# PROBLEM DETAILS
Everything from the line with "for thing in" through the line with "bpy.data.objects.remove(obj)" should be repeated exactly, both of those lines included, and nothing else.

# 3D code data

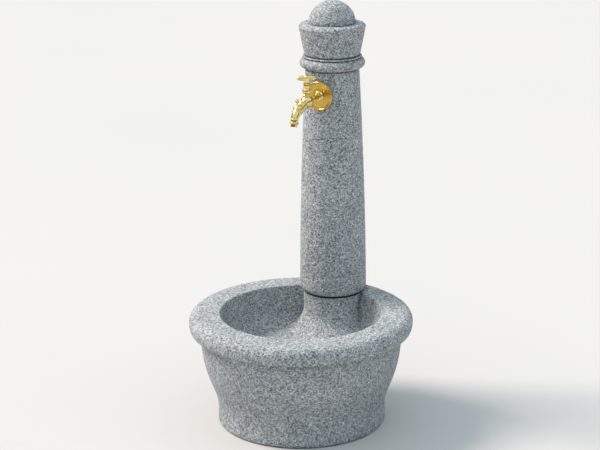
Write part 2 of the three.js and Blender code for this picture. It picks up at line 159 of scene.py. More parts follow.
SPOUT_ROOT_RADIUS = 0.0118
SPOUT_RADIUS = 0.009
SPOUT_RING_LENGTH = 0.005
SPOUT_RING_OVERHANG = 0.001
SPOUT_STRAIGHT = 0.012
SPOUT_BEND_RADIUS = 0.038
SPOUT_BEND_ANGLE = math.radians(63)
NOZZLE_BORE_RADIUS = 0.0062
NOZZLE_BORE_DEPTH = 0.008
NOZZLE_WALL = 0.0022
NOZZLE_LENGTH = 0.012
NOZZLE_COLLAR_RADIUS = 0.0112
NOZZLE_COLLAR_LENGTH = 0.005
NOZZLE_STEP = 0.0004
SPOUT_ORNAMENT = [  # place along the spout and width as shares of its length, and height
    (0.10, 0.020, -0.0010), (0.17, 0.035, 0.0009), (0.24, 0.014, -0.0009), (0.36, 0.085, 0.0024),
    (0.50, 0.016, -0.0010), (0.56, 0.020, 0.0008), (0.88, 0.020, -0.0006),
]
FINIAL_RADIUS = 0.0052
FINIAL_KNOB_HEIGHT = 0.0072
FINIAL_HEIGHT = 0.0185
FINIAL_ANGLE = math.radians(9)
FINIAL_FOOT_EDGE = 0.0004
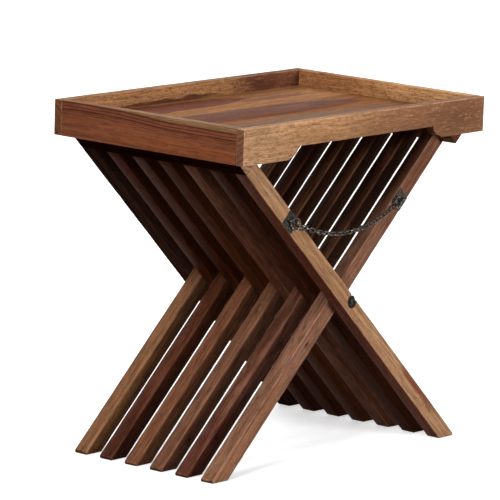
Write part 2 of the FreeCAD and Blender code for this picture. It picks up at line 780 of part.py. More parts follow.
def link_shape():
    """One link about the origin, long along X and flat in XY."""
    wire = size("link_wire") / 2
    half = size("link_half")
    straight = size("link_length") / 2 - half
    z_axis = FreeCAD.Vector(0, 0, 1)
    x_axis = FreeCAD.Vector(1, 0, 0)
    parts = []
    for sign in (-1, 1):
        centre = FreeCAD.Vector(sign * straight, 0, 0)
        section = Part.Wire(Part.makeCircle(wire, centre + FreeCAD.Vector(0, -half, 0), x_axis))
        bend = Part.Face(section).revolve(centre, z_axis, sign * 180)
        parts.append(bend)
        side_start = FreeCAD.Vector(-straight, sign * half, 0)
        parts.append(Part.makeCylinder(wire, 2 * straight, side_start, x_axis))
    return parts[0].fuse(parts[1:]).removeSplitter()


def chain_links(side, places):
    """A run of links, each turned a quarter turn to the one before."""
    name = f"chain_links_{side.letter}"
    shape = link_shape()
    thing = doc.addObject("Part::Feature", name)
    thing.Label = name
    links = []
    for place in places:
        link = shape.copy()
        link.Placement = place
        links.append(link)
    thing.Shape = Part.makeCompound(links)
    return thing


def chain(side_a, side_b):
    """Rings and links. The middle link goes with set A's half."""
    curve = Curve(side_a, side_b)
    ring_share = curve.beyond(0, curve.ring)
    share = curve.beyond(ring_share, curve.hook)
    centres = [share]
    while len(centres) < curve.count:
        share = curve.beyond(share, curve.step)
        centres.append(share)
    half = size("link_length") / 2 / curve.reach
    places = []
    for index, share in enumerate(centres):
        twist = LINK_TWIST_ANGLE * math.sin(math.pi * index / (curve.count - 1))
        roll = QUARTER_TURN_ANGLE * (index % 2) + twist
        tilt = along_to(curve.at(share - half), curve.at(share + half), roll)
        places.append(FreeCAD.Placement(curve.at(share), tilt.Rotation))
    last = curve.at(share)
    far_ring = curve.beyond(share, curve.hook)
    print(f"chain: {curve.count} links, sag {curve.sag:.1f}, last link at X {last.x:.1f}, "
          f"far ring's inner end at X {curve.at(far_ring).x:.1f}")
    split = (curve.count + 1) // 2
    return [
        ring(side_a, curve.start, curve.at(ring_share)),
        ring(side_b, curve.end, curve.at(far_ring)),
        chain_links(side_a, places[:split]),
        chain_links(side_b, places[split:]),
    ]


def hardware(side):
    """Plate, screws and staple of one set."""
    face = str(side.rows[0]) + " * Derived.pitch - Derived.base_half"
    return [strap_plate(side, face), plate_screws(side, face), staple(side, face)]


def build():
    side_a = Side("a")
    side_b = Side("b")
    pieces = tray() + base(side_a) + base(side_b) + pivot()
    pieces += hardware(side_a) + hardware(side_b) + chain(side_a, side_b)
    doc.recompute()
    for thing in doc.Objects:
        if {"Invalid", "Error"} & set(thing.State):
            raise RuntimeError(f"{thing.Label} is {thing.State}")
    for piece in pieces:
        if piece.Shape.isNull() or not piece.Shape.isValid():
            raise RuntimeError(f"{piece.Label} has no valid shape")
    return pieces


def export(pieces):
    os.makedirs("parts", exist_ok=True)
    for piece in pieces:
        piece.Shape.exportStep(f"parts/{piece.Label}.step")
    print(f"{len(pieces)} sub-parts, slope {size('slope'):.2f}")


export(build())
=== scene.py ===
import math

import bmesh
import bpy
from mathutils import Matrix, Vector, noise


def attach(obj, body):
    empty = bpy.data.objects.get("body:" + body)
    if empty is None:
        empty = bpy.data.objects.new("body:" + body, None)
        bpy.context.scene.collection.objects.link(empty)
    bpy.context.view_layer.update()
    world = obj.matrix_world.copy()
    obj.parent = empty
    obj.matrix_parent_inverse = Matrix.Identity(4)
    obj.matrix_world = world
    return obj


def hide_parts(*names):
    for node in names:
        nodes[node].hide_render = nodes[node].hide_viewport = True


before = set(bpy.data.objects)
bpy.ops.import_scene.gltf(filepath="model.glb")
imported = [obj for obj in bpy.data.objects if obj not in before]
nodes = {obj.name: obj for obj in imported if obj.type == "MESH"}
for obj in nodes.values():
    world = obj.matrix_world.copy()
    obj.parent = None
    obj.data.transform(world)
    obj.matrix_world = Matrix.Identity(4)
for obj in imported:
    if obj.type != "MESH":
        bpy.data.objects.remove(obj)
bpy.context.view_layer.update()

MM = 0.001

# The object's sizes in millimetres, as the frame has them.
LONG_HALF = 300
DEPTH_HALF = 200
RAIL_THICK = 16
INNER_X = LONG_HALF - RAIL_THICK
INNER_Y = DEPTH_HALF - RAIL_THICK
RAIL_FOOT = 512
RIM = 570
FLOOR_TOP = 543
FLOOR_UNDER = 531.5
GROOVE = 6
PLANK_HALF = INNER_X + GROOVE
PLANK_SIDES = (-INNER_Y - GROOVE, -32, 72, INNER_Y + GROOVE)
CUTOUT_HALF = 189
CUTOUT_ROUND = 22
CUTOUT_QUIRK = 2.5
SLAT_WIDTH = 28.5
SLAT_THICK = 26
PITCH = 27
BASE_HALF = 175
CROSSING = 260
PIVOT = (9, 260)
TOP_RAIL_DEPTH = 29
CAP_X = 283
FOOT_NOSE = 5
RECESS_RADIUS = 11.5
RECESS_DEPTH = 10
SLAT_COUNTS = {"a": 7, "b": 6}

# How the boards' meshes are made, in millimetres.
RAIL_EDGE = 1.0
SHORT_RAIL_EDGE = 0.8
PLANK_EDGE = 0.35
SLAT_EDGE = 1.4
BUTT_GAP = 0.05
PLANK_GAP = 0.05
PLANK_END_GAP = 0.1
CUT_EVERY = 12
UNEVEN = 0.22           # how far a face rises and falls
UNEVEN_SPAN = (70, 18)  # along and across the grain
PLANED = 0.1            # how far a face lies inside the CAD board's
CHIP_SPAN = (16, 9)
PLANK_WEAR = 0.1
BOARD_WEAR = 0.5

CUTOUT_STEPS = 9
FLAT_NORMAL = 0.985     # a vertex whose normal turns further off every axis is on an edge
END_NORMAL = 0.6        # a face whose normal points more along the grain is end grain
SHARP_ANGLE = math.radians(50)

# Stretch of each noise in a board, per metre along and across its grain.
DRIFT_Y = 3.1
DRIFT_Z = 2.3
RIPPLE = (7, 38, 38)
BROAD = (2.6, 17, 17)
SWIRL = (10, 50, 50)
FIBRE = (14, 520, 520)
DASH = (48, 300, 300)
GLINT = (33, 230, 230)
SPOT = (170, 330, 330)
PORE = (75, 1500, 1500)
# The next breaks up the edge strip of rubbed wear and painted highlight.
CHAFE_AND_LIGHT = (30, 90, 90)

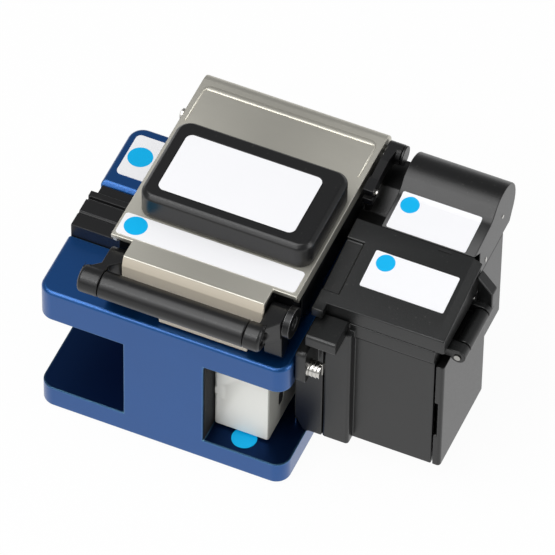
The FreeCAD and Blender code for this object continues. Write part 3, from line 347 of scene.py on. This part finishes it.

# TASK ANSWER
    for thing in doc.Objects:
        if {"Invalid", "Error"} & set(thing.State):
            raise RuntimeError(f"{thing.Label} is {thing.State}")
    for piece in pieces:
        if piece.Shape.isNull() or not piece.Shape.isValid():
            raise RuntimeError(f"{piece.Label} has no valid shape")
    return pieces


def export(pieces):
    os.makedirs("parts", exist_ok=True)
    for piece in pieces:
        piece.Shape.exportStep(f"parts/{piece.Label}.step")
    print(f"{len(pieces)} sub-parts, slope {size('slope'):.2f}")


export(build())
=== scene.py ===
import math

import bmesh
import bpy
from mathutils import Matrix, Vector, noise


def attach(obj, body):
    empty = bpy.data.objects.get("body:" + body)
    if empty is None:
        empty = bpy.data.objects.new("body:" + body, None)
        bpy.context.scene.collection.objects.link(empty)
    bpy.context.view_layer.update()
    world = obj.matrix_world.copy()
    obj.parent = empty
    obj.matrix_parent_inverse = Matrix.Identity(4)
    obj.matrix_world = world
    return obj


def hide_parts(*names):
    for node in names:
        nodes[node].hide_render = nodes[node].hide_viewport = True


before = set(bpy.data.objects)
bpy.ops.import_scene.gltf(filepath="model.glb")
imported = [obj for obj in bpy.data.objects if obj not in before]
nodes = {obj.name: obj for obj in imported if obj.type == "MESH"}
for obj in nodes.values():
    world = obj.matrix_world.copy()
    obj.parent = None
    obj.data.transform(world)
    obj.matrix_world = Matrix.Identity(4)
for obj in imported:
    if obj.type != "MESH":
        bpy.data.objects.remove(obj)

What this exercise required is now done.